The Democrats in the Senate are in a very precarious position.  If they hammer Barrett for her religious views, insisting that a devout, obedient Catholic can never rule objectively, they will be denying the legitimacy not only of Catholic beliefs but of personally held beliefs per se.  They will be arguing at cross purposes, denying the clear and obvious bias of Ginsberg in her rulings while assuming a worse, more prejudiced bias on the part of Barrett.  You can’t have it both ways.  Profound personal belief whether religious or secular is a given – all of us, thanks to genes, upbringing, and environment, have personal views, attitudes, and opinions formed in early childhood; and few if any can rid ourselves of them. 

All of this spells victory for Donald Trump.  He will be seen as a champion of women, a defender of the right to life, a Constitutional originalist like Antonin Scalia, and a fierce proponent of religion in public debate.  He can’t lose.

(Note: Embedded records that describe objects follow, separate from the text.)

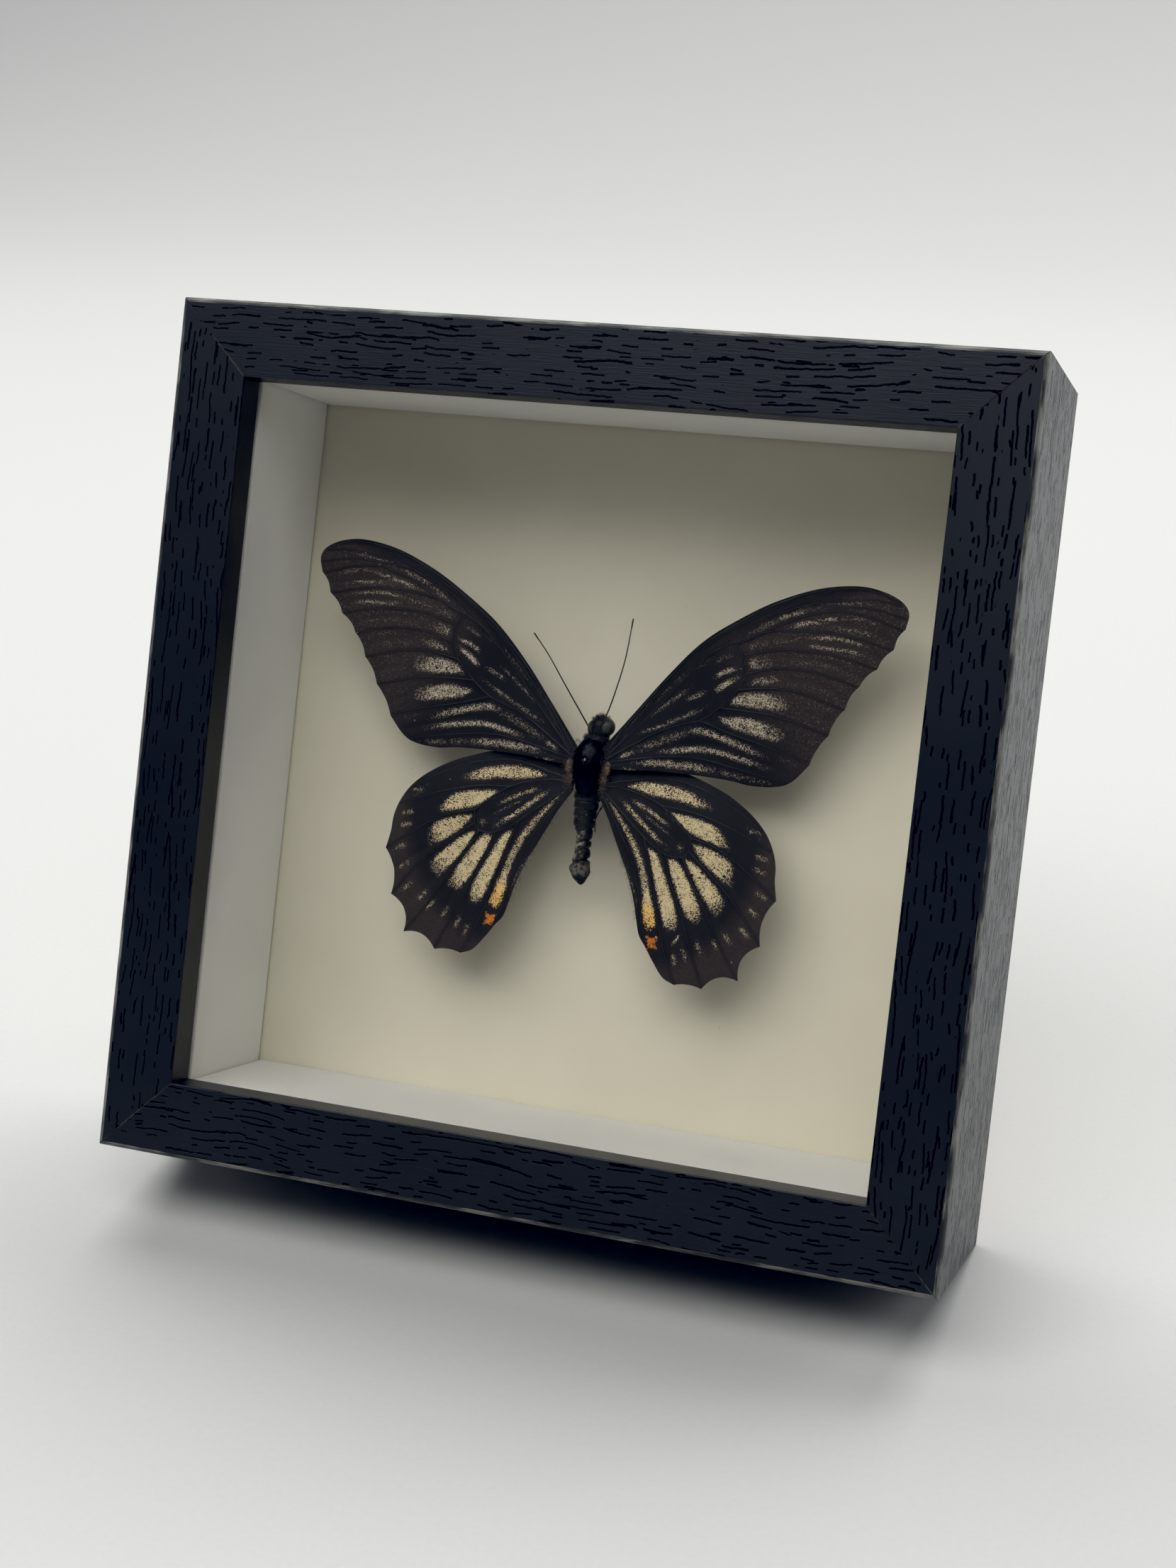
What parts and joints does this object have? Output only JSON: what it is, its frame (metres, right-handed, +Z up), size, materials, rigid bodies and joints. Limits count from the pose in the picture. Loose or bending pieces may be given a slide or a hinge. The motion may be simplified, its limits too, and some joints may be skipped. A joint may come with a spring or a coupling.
{
  "type": "framed butterfly specimen",
  "caption": "Square box frame with glass front, white liner and cream board holding a pinned dark swallowtail butterfly, leaning back on a folding easel leg.",
  "frame": {"origin": "centre of the bounding box in X and Y, on the table plane that the frame's back lower edge and the easel foot stand on", "axes": "+Z up, +X to the viewer's right across the frame, +Y away from the viewer; the frame leans back 20.3 degrees about X"},
  "size_m": [0.15, 0.1076, 0.1559],
  "materials": {
    "woodgrain_foil": "dark slate-navy embossed wood-grain foil over fibreboard, satin",
    "glass": "clear 2 mm float glass",
    "white_liner": "white card, matt",
    "cream_board": "cream mount board, matt",
    "hardboard": "brown hardboard, smooth face",
    "leg_board": "black paper over board",
    "zinc": "zinc-plated sheet",
    "steel": "bright steel",
    "pin_steel": "polished steel wire",
    "forewing": "black-brown scales with dusty cream rays",
    "hindwing": "black-brown scales with cream cells and an orange spot",
    "body": "black chitin, part glossy and part hairy, tan folds on the abdomen",
    "limb": "black chitin"
  },
  "bodies": {
    "case": {"rail_bottom": "woodgrain_foil", "rail_right": "woodgrain_foil", "rail_top": "woodgrain_foil", "rail_left": "woodgrain_foil", "glass_pane": "glass", "liner_left": "white_liner", "liner_right": "white_liner", "liner_bottom": "white_liner", "liner_top": "white_liner", "mount_board": "cream_board", "back_panel": "hardboard", "flexible_point_1": "zinc", "flexible_point_2": "zinc", "flexible_point_3": "zinc", "flexible_point_4": "zinc", "flexible_point_5": "zinc", "flexible_point_6": "zinc", "flexible_point_7": "zinc", "flexible_point_8": "zinc", "sawtooth_hanger": "zinc", "hanger_nail_1": "steel", "hanger_nail_2": "steel", "hinge_bracket": "steel", "bracket_rivet_1": "steel", "bracket_rivet_2": "steel", "bracket_rivet_3": "steel", "bracket_rivet_4": "steel", "hinge_pin": "steel", "forewing_right": "forewing", "forewing_left": "forewing", "hindwing_right": "hindwing", "hindwing_left": "hindwing", "body": "body", "antenna_left": "limb", "antenna_right": "limb", "leg_front_left": "limb", "leg_front_right": "limb", "leg_middle_left": "limb", "leg_middle_right": "limb", "leg_hind_left": "limb", "leg_hind_right": "limb", "specimen_pin": "pin_steel"},
    "easel": {"easel_leg": "leg_board", "hinge_leaf": "steel", "leaf_rivet_1": "steel", "leaf_rivet_2": "steel"}
  },
  "joints": [
    {"name": "easel_hinge", "type": "hinge", "parent": "case", "child": "easel", "pos_m": [0, 0.02936, 0.104], "axis": [1, 0, 0], "range_deg": [-33.3, 0]}
  ]
}
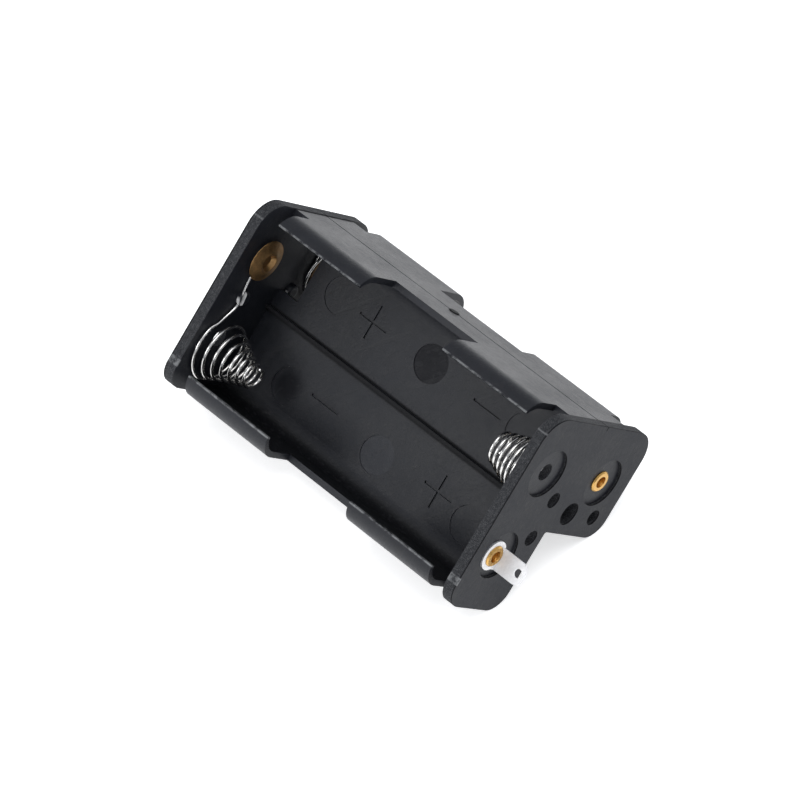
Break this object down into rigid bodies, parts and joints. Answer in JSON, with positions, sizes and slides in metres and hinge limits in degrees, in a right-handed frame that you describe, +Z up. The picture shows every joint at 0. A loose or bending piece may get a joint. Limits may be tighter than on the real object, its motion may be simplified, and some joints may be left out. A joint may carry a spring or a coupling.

The days of JFK and the worry that his Catholicism meant that he would be ruled by the Vatican seem innocent and naïve.  The Coney Barrett issue has nothing to do with the Vatican but with profound, internal, well-formed, indicative philosophical views.  If she votes to overturn Roe, it will not be because of Pope Francis or the Catholic hierarchy, but because she believes the Church’s teaching – and of course because she believes that Roe was incorrectly decided.

it is about time that Roe is overturned, that the debate over abortion be returned to the electorate, and that the principle that religious belief – or any belief for that matter – has an  ineradicable place in jurisprudence.